Lalu kelima, tidak menyetorkan retribusi IMB yang telah dibayarkan oleh investor. Akibatnya, bangunan KCN dibongkar oleh Pemprov DKI Jakarta.
"Pada 2016, Pemprov DKI membongkar bangunan KCN dengan alasan belum membayar IMB. Padahal, investor telah menyetorkannya melalui pihak KBN sejak 2008," ujarnya.
Lebih lanjut, menurut Juniver, KBN juga meminjam uang senilai Rp31 miliar kepada investor untuk proyek lantainisasi di lahannya sendiri. Namun, hingga kini utang itu tidak dibayarkan padahal lahan sudah disewakan.
Di luar dari proyek pelabuhan Marunda, pada 2014, KBN disebutkan pernah meminjam uang senilai Rp31 miliar kepada investor sebagai dana bridging selama 75 hari untuk proyek lantainisasi di lahan KBN.
"Hingga saat ini, telah 4 tahun berjalan dan investor telah mengirimkan 27 surat, namun tidak pernah ada tanggapan," ungkapnya.
Juniver mengatakan, masih ada sejumlah hal lagi yang dikelukan investor. Karena itu prosedur hukum tetap akan dijalani dan ditempuh ke depannya.
Namun terlepas dari hal tersebut menurutnya, di tengah masifnya pembangunan infrastruktur yang dilakukan, masih ada batu kerikil yang menggangu iklim investasi di Indonesia. Khususnya yang terjadi di kawasan Marunda.

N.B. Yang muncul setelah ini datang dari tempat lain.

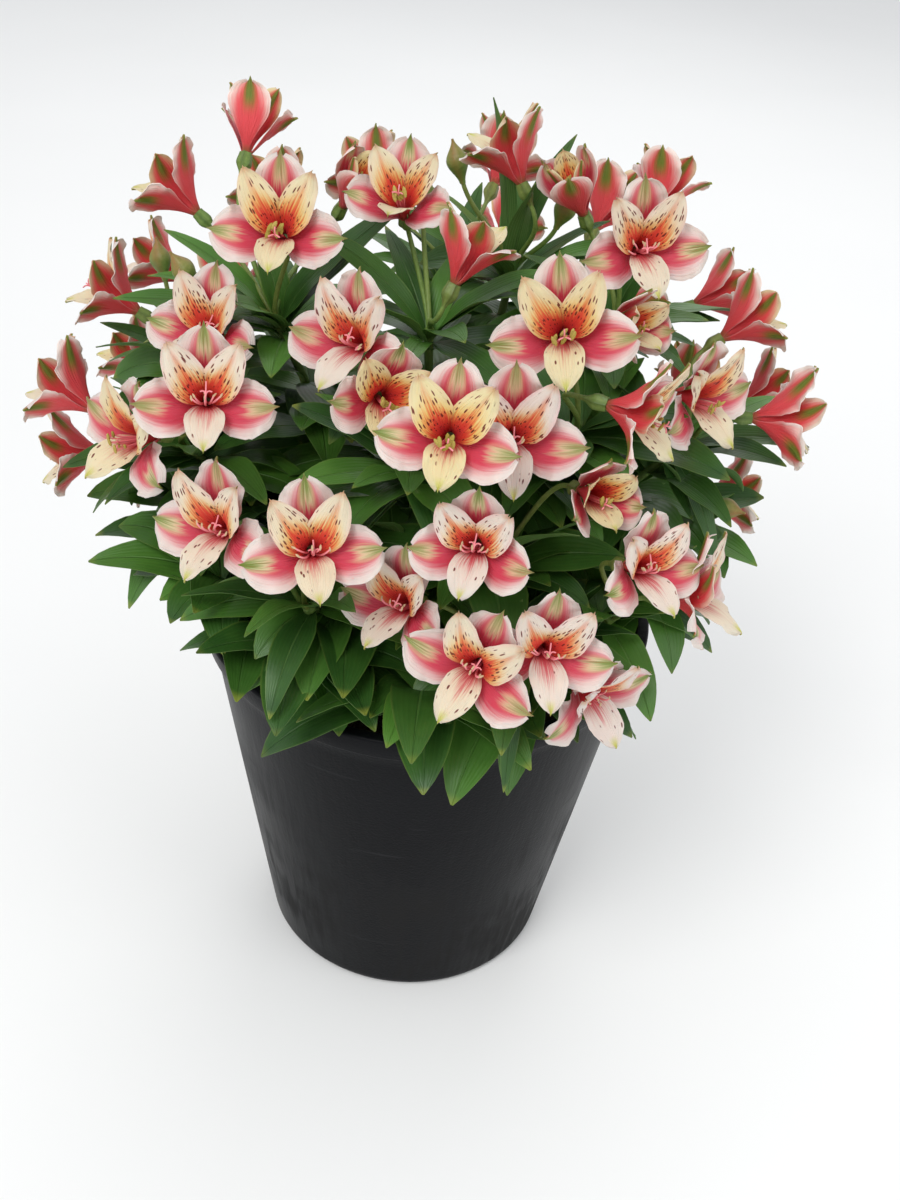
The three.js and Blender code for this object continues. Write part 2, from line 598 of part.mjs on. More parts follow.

"Harapan terbesar adalah agar Presiden Joko Widodo memberikan perhatian penuh terhadap situasi ini," tegasnya.
Dia pun mengatakan, meski Presiden Joko Widodo menyatakan memiliki komitmen tinggi untuk memajukan investasi di Indonesia. Situasi di lapangan yang dialami investor di Marunda berbanding 180 derajat dengan komitmen tersebut.
"Selama lebih dari lima tahun, investor di Marunda diombang-ambing dalam ketidakpastian. Kini, malah ada di ujung tanduk jika melihat apa yang terjadi akhir-akhir ini," tegasnya.